Di sekeliling danau menjulang dinding batu dengan patahan patahan yang khas gunung purba diselimuti dengan hutan menandakan tempat yang terpencil jauh dari peradaban.
Sungguh merupakan sebuah ciptaan Tuhan yang berharga kalau kita nikmati.
Leuwi Buleut?
Disela sela istirahat kami, setelah mengambil beberapa gambar foto dan video, salah seorang dari pengunjung menghampiri kami.
Dia langsung menyapa kami dan bercerita kalau dia adalah penduduk lokal sini yang bekerja di PLTA Saguling.
Pemuda yang kami lupa menanyakan namanya siapa ini juga menjelaskan bahwa lokasi ini sebenarnya bukan berama Sanghyang Heuleut.
Penduduk local menamakannya tempat ini Leuwi Buleut.
Lalu Sanghyang Heuleut ada dimana? Dia melanjutkan bahwa Sanghyang Heuleut yang asli masih jauh dari lokasi yang sekarang.
Butuh waktu perjalanan 3 jam menusuri sungai dan batu yang lebih sulit jalurnya.
Bahkan kalau ditelusuri lebih jauh akan mencapai Curug Halimun. Entah kenapa dia bercerita tentang ini ke kami.
Mungkin karena dia pikir kami dari stasiun televisi yang mau meliput tempat ini.
Yang pasti beliau mengingatkan juga untuk jangan lupa membawa kembali bekas sampah sampah dari kami.
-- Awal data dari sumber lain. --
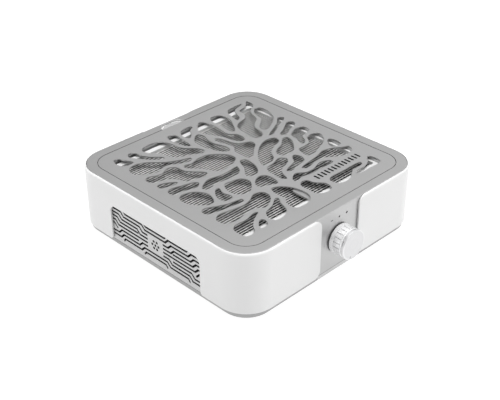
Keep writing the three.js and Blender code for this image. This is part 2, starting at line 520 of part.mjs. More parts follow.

Ternyata ada juga penduduk lokal sudah mulai menyadari pentingnya kebersihan suatu tempat yang patut dijaga kelestarian dan keasliannya.
Jangan tinggalkan sampah ya
Jam 3 Sore pun kami mulai kembali ke tempat parkiran. Dan tak lupa kami membawa sampah sampah kami.
Dengan berbekal kantong plastik kami pun sempat mengambil sampah sampah dari orang lain yang tercecer selama jalur perjalannan pulang.
Kami pun sempet berpapasan dengan orang yang baru menuju lokasi.
Saya berpikir jam segini baru menuju lokasi???
Saya baru kepikiran mengapa tukang parkir menyarankan untuk pulang jam 5 sore.
Karena untuk kembali terlalu larut tidak ada penerangan yang mendukung alias gelap gulita dan itu akan mebahayakan kita
Tips ke Sanghyang Heuleut
Ada beberapa tips bila kita akan menuju Sanghyang Heuleut.
- Pertama pakailah sandal gunung karena sebagian besar banyak batu yang akan kita pijak, selain itu juga kita bisa menerobos lewat aliran sungai dangkal dalam keadaan darurat,
- kedua bawa perbekalan logistic terutama air minum yang banyak, karena tidak ada yang berjualan makanan dan minuman di lokasi,
- ketiga bila kalian akan berenang atau main air di sana pastinya bawalah pakaian pengganti dan handuk,
- keempat bila memang kalian baru start di sore hari menuju lokasi bawalah senter yang digunakan perjalanan pulang apabila terlalu malam,
- kelima yang paling penting adalah jangan pergi sendirian karena minim petunjuk arah yang membuat kalian tersesat. Pergilah berkelompok biar lebih aman,
- dan terakhir jangan ke lokasi pada saat musim hujan karena jalur tracking baik itu tanah dan batu akan menjadi sangat licin dan berbahaya.
Sanghyang Heuleut memang salah satu dari kawasan surga tersembunyi peninggalan jaman purba di tanah priangan yang akan selalu terjaga keasliannya apabila kita bisa menjaga kelestarian dan kebersihan.
Sanghyang Heuleut, Kolam Alami Berkeliling Bebatuan Purba, a place to remember.